# Least Played Army and Why?



## PlagueMarineXenon (Jun 30, 2012)

I was curious as to what you think the least played Warhammer army is and why that's the case. Now I realize demographics probably play into this (as in certain clubs tend to have more players of one army over another), though hopefully with a large enough sample size, it'll negate that factor.


----------



## Vaz (Mar 19, 2008)

Locally, Tomb Kings. They just blow ass.

If you want to use them, might as well use Vampire Counts rules. Chariots? Replace with Black Knights "counts as"/Varghulfs. Ushabti? Horrors/Vargheists. Skeletons for Skeletons, Vampire Lords for Princes...

Necrosphinx for Varghulf. The shooting of Tomb Kings is the only thing that sets it apart from Vampires (and Entombed, but it blows ass), and the shooting is substandard, and the units not capable enough to withstand CC once an enemy gets within range.

Wood Elves, and Bretons have a hell of a chance of doing well with someone who knows what they're doing, but the best Tomb King player in the world has a comparatively low chances of doing well against any other army simply because of how poor the army is. It is essentially an army that has the same appearance whatever unit you take. It's skeletons/skeletons/skeletons/big skeletons/skeleton monsters, whereas every other army has a variety of builds that can both do well and hit hard.


----------



## rayrod64 (Apr 19, 2011)

You left out Chaos Dwarfs.... That would be my vote:laugh:

just because the oder figs were butt ugly and the newer ones are forgewold unaffordable.


----------



## Creon (Mar 5, 2009)

I happen to enjoy and frequently play both Chaos Dwarfs and Tomb Kings. Chaos Dwarfs are reasonably priced and available from Mantic. The only army I possess I don't play is Wood Elves. They just don't make a competitive build for my play style. Which is assault into the teeth of the enemy.


----------



## Vaz (Mar 19, 2008)

@Creon - it's a shame, they are one of the most powerful - Lifeweaver on Eagle with WoWych Elm, Sisters on Eagle, Eagles, Warhawk Riders, BSB with Flaming Banner in Treekin unit, Glade Riders. Hard to pin down in CC, and then combined charges t5/6 to win the game.


----------



## Archaon18 (Feb 17, 2012)

I'd say Brettonia because it is probably the most in need of an update, and is structured quite like Black Templars with vows and things which can be quite difficult to grasp. Cavalry have lost momentum now as well due to Steadfast.


----------



## Ratvan (Jun 20, 2011)

I play the 'least' played armies Bretonnians, Wood Elves, Chaos Dwarfs and Tomb Kings 

The armies I personally see the least of is Lizardmen, Skaven and WoC


----------



## kain1989 (Dec 1, 2009)

My local area has a decent variety. The only army I never see locally is dwarves. I don't know why, but no one uses them. I can only recall one game against them within the past couple of years. 

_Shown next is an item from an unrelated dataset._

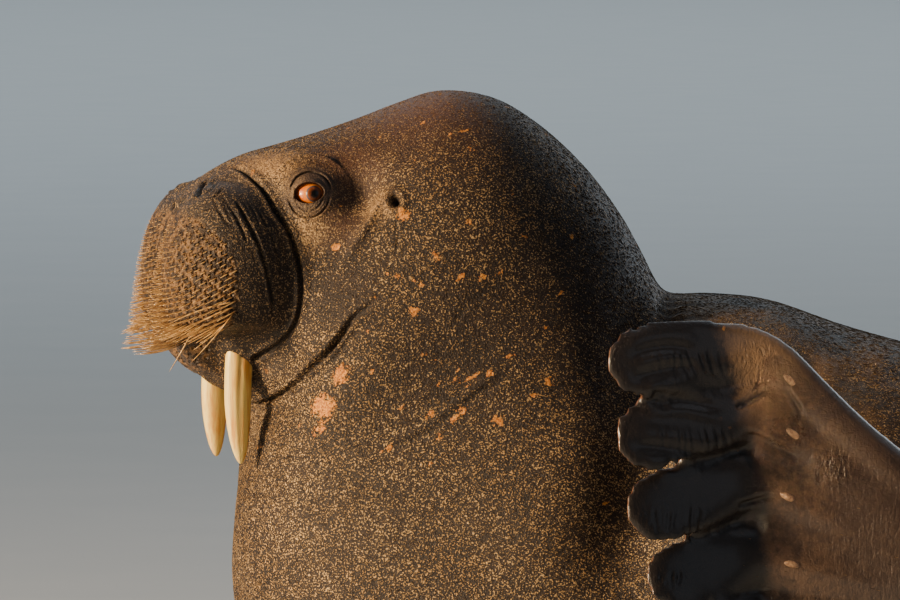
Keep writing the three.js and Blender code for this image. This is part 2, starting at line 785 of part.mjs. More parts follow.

I know a chaos dwarf player with a scratch built army.(it looks amazing!) and my neighbor is an extremely skilled tourney player who likes to win with underdogs. He played brettonians for a while with the fay enchantress, and smacked me around several times with that army. 

I play wood elves, but I'm the only one I know who didn't shelve them. so suprisingly dwarves are rarely seen around my neck of the woods.


----------



## PlagueMarineXenon (Jun 30, 2012)

It seems wood elves have it so far. Though, I'd be curious why whoever answered dark elves thinks so. I thought they were one of the armies that was quite popular along with high elves.


----------



## PlagueMarineXenon (Jun 30, 2012)

Hmmm, it now seems that Bretonnia has tied it up with the wood elves.


----------



## blackspine (Jun 9, 2010)

I oddly see a lot of Wood Elves.
I think it's one of the armies that some people just love, despite shortcomings.

Everyone has that one army that they keep coming back to (mine is beasts), and there's around 3-4 Woodies in my Meta. Even more in the tournament scenes. Brett's less so.

I run across a few beasts in tournaments, but never in local games


----------



## adadrian (Aug 27, 2012)

Wood elves because they suck I have a army buy don't play them they need a upgrade bad


----------



## Tim/Steve (Jan 25, 2009)

For me its beasts... though I also very rarely see brets and woodies.
I said beasts because they just seem to lack anything to make them fun: they're a 'beast' army with overly expensive, all-but-unusable, monsters which is forced to rely on its infantry, which is too expensive to be cheap, too weak to be elite and too badly armoured to be survivable....

I've only known a few guys with an army of beasts, and none of them enjoy the army much and use it often... that said I'm sure they can be played well and can be fun if, I've just never seen it. I am however, thinking of playing with them in a doubles tourny next year...


----------



## Creon (Mar 5, 2009)

In our Meta, beasts are often played and very effective. Minotaurs are nasty nasty nasty, and big enough units of anything are good. Perhaps your beasts aren't putting out 50+. 75+ beast units?


----------



## Tim/Steve (Jan 25, 2009)

The successful ones are, but they tend to rely on magic too much or run into an army which does the same thing better (such as WoC). A good unit of marauders outclasses pretty much the entire beasts book. Its true that minotaur are good, but we found that they just don't work- they are squishy before they get to combat and they rarely destroy their target. Pigs are thought far superior...


----------



## Dgoody (Jul 8, 2012)

It was close between Bretonnia and Wood Elves. I don't think people want to spend the time and money doing a Bret army. If someone wanted a human-centered army I'm pretty sure they'd pick the new, shiny Empire 99.9% of the time.


----------



## effigy22 (Jun 29, 2008)

Tomb Kings in my area. I know 2 people who collect them and only collect. They play games with their other armies.


----------



## Anilar (Aug 12, 2011)

I voted wood elves, I think that is the least played army in the world. My Meta is too small to really be an indication, only being 5 friends, and we have a tendency to change which army we play on a regular basis. So yes we play a lot with proxy's.

@Vaz im not sure how you attach a BSB with flaming banner to a unit of treekin. A character needs to become a forest spirit to be able to join a unit of forest spirits. And i don't believe there is a way to make a wood elf BSB that.


----------



## Turnip86 (Oct 7, 2011)

Before I stopped playing I'd have said wood elves and Brett's but since coming back last year I've yet to see anyone locally play Skaven.


----------